> [Exercise objective] Your task is to copy the stretch of lines in the records below that begins with the line containing "with BuildPart() as" and ends with the line containing "points = [vertex.co", exactly as written, with nothing added.

[Data extracted from a collection]
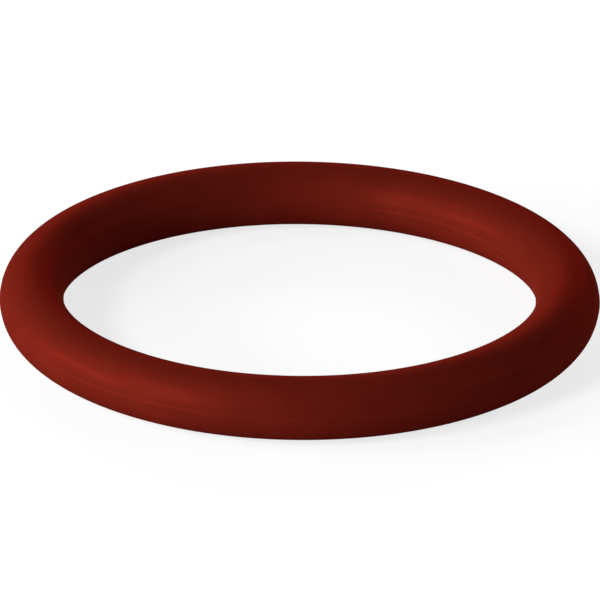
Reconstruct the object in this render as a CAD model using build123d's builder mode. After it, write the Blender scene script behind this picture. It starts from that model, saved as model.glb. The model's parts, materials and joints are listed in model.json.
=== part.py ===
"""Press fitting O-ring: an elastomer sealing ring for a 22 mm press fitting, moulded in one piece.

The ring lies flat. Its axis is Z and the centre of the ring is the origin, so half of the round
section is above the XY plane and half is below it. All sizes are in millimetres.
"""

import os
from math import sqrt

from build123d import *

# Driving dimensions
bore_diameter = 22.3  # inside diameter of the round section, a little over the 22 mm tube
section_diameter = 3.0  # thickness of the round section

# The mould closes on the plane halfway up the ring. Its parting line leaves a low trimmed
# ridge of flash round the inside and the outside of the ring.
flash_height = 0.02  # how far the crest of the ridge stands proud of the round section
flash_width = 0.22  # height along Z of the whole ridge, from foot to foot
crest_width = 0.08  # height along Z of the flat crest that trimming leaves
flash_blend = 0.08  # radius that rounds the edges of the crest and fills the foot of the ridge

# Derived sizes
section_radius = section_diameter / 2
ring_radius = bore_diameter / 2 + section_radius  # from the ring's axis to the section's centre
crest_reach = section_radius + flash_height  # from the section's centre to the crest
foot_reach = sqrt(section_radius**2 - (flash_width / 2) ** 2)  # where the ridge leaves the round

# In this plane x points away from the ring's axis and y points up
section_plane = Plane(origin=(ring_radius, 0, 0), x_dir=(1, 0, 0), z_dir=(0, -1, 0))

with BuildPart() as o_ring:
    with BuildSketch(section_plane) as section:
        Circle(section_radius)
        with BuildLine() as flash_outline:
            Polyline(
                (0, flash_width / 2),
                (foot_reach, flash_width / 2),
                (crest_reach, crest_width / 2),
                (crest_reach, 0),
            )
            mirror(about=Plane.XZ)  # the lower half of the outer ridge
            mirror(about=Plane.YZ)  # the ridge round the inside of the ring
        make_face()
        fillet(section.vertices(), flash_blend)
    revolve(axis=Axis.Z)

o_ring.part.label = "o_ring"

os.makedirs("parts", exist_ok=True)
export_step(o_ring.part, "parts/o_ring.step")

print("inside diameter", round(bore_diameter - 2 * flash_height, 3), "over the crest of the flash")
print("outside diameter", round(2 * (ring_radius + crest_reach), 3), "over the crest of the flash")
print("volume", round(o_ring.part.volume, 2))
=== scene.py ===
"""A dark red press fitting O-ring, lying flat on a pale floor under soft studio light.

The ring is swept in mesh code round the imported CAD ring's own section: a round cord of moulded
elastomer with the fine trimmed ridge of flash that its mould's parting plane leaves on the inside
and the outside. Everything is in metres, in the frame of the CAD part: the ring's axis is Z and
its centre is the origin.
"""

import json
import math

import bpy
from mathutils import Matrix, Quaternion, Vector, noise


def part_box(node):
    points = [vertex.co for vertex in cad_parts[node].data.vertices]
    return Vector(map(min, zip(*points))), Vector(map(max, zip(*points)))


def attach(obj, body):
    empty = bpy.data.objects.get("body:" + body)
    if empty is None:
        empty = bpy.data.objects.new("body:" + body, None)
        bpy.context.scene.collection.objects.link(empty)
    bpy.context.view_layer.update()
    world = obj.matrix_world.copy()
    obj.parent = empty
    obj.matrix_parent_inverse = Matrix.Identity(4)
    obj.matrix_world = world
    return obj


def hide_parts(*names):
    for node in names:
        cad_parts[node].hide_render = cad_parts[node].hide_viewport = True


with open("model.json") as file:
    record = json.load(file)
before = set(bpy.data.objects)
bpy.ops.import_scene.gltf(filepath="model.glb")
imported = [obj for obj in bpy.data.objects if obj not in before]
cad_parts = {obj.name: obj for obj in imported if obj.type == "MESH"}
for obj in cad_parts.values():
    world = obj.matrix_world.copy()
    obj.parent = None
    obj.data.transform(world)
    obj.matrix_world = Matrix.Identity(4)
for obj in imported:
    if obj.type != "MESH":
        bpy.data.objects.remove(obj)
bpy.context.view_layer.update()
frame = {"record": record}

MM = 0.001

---

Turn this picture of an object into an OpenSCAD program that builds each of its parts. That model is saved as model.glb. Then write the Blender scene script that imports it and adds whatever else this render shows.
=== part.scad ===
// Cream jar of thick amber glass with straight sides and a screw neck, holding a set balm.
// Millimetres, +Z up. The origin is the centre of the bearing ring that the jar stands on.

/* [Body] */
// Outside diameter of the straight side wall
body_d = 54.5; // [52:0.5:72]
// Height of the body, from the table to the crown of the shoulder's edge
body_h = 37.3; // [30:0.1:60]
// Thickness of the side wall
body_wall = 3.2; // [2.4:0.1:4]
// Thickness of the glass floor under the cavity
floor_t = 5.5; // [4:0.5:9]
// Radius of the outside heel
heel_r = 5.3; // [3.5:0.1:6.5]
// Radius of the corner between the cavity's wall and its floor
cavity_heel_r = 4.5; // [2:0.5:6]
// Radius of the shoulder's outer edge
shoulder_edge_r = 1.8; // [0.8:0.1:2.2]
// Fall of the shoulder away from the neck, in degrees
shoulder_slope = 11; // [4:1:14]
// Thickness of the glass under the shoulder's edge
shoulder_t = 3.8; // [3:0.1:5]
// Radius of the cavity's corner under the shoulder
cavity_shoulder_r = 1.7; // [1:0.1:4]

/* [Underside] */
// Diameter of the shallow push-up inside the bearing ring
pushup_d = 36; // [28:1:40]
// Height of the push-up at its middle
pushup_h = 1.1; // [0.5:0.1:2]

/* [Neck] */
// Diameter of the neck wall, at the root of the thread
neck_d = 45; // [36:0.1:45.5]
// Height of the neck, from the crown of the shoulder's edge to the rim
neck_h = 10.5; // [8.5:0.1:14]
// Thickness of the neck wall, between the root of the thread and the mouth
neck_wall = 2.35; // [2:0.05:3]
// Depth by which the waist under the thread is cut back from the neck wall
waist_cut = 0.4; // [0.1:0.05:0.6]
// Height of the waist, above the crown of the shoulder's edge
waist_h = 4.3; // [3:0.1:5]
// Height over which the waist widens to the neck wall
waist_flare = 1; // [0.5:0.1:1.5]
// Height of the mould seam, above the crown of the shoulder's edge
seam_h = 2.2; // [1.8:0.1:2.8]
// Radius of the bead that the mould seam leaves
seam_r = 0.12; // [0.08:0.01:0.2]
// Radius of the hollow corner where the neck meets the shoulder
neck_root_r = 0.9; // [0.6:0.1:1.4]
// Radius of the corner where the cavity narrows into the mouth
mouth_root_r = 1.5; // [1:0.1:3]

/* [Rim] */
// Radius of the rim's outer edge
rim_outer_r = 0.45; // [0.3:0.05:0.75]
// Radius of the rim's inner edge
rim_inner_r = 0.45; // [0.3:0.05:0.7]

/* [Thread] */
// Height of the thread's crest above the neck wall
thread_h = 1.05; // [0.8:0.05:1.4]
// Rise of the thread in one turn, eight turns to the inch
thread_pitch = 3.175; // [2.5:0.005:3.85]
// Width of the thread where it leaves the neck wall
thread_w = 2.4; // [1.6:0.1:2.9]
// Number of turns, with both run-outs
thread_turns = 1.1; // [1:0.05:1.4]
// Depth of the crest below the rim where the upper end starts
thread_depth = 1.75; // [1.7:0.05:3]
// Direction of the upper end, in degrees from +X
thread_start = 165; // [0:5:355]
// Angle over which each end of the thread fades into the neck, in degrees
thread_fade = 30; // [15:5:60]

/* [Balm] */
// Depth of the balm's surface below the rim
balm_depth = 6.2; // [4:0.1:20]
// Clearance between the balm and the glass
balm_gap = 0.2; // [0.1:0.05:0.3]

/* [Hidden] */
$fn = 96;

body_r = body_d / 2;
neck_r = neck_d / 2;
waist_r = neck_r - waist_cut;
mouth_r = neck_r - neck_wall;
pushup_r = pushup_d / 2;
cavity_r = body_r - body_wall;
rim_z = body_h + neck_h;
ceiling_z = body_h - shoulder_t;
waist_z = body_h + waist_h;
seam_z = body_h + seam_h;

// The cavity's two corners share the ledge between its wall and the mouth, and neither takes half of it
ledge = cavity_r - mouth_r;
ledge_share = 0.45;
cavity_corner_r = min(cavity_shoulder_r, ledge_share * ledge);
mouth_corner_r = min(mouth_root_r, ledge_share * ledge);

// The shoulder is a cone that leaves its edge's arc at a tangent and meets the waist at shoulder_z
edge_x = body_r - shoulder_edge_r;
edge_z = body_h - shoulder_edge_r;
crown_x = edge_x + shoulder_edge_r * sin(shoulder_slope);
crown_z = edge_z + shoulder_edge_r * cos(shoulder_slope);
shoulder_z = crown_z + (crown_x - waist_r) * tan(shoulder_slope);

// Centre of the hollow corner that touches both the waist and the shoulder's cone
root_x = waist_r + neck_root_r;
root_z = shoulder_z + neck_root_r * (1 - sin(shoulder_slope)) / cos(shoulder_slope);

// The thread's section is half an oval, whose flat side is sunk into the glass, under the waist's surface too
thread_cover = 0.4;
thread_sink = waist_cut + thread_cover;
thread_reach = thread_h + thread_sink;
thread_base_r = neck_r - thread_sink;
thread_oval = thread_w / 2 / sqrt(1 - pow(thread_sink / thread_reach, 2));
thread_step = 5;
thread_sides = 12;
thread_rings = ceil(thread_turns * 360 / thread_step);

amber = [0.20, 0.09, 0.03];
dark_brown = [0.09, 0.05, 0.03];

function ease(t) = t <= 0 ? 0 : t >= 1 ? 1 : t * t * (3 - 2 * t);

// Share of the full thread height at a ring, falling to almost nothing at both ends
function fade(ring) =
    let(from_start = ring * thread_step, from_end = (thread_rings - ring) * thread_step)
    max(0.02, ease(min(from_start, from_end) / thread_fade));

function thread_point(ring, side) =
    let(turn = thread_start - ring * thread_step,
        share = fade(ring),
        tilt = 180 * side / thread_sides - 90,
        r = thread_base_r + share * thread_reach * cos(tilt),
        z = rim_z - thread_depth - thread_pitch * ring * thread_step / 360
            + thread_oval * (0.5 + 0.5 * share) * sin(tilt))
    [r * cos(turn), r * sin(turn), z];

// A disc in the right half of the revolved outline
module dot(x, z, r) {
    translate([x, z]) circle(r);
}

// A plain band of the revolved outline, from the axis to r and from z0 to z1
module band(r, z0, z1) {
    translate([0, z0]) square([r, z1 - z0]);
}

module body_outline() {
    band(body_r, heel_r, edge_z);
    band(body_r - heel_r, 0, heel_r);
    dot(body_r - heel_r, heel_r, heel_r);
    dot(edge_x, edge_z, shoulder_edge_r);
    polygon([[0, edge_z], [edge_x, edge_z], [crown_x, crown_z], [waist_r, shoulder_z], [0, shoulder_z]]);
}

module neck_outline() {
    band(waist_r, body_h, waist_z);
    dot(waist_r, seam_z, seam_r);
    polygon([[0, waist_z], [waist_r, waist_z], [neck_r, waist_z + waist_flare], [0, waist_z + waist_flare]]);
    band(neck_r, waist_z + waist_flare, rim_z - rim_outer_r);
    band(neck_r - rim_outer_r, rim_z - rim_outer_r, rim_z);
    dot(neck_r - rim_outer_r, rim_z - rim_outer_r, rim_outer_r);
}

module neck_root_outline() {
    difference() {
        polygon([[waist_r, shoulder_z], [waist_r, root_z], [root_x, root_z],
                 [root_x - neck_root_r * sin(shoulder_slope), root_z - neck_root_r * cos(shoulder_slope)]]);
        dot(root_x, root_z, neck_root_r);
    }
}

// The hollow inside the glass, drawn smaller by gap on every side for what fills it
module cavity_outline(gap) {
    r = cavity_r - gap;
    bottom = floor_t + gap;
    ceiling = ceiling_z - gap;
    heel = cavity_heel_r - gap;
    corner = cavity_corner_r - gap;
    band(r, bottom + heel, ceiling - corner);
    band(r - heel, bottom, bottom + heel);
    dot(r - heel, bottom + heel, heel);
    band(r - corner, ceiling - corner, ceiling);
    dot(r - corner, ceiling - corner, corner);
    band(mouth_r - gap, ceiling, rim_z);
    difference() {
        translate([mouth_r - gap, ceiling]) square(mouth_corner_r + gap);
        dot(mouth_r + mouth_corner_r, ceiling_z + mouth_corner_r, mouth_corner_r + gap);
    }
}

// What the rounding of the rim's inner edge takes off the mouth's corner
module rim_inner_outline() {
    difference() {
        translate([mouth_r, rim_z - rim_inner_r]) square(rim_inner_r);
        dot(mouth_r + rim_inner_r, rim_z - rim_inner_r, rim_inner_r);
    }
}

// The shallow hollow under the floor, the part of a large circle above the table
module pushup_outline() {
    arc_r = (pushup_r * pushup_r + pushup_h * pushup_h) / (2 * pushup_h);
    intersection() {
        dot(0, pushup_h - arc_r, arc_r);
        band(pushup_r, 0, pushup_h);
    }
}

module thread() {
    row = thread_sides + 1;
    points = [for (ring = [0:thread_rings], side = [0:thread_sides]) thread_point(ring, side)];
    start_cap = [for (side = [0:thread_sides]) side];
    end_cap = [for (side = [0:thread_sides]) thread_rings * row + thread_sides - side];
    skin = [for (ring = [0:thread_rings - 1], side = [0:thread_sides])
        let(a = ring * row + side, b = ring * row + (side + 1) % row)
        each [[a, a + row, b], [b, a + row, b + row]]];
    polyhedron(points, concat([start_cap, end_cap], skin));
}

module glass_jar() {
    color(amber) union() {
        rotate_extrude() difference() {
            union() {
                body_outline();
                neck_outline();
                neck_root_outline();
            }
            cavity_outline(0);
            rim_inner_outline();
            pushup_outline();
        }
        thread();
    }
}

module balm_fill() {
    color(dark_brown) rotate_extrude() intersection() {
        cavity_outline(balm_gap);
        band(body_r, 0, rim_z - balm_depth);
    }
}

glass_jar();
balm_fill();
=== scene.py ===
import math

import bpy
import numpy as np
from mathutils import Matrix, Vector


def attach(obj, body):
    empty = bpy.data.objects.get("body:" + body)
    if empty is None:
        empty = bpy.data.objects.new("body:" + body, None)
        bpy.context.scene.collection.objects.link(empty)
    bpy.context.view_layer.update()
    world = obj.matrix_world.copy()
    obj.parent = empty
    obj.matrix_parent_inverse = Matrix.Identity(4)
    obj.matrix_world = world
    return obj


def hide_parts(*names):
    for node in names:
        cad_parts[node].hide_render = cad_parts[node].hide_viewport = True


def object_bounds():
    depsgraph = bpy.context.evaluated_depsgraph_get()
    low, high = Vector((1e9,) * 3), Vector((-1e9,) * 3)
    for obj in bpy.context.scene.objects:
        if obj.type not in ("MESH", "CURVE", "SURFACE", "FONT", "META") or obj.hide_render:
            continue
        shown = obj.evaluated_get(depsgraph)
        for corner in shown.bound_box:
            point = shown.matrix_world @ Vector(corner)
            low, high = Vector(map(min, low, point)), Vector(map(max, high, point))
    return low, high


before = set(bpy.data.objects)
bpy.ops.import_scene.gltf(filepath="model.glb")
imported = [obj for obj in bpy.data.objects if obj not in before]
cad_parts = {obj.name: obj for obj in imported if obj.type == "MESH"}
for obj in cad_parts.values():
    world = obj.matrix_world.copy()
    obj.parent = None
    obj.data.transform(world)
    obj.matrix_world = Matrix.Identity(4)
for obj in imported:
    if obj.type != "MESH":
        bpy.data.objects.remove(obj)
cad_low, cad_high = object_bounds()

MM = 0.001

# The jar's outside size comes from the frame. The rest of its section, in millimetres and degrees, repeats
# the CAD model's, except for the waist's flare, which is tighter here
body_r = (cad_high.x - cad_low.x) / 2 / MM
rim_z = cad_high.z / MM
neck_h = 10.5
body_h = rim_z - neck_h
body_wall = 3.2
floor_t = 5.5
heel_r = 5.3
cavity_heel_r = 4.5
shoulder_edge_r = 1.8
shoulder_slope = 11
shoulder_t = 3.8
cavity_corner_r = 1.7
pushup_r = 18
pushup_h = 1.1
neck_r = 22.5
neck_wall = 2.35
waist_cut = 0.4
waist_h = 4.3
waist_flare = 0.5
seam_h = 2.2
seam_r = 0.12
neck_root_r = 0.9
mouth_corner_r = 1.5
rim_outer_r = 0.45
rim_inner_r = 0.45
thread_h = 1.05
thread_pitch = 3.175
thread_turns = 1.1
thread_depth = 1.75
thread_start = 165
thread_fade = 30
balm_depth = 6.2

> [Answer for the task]
with BuildPart() as o_ring:
    with BuildSketch(section_plane) as section:
        Circle(section_radius)
        with BuildLine() as flash_outline:
            Polyline(
                (0, flash_width / 2),
                (foot_reach, flash_width / 2),
                (crest_reach, crest_width / 2),
                (crest_reach, 0),
            )
            mirror(about=Plane.XZ)  # the lower half of the outer ridge
            mirror(about=Plane.YZ)  # the ridge round the inside of the ring
        make_face()
        fillet(section.vertices(), flash_blend)
    revolve(axis=Axis.Z)

o_ring.part.label = "o_ring"

os.makedirs("parts", exist_ok=True)
export_step(o_ring.part, "parts/o_ring.step")

print("inside diameter", round(bore_diameter - 2 * flash_height, 3), "over the crest of the flash")
print("outside diameter", round(2 * (ring_radius + crest_reach), 3), "over the crest of the flash")
print("volume", round(o_ring.part.volume, 2))
=== scene.py ===
"""A dark red press fitting O-ring, lying flat on a pale floor under soft studio light.

The ring is swept in mesh code round the imported CAD ring's own section: a round cord of moulded
elastomer with the fine trimmed ridge of flash that its mould's parting plane leaves on the inside
and the outside. Everything is in metres, in the frame of the CAD part: the ring's axis is Z and
its centre is the origin.
"""

import json
import math

import bpy
from mathutils import Matrix, Quaternion, Vector, noise


def part_box(node):
    points = [vertex.co for vertex in cad_parts[node].data.vertices]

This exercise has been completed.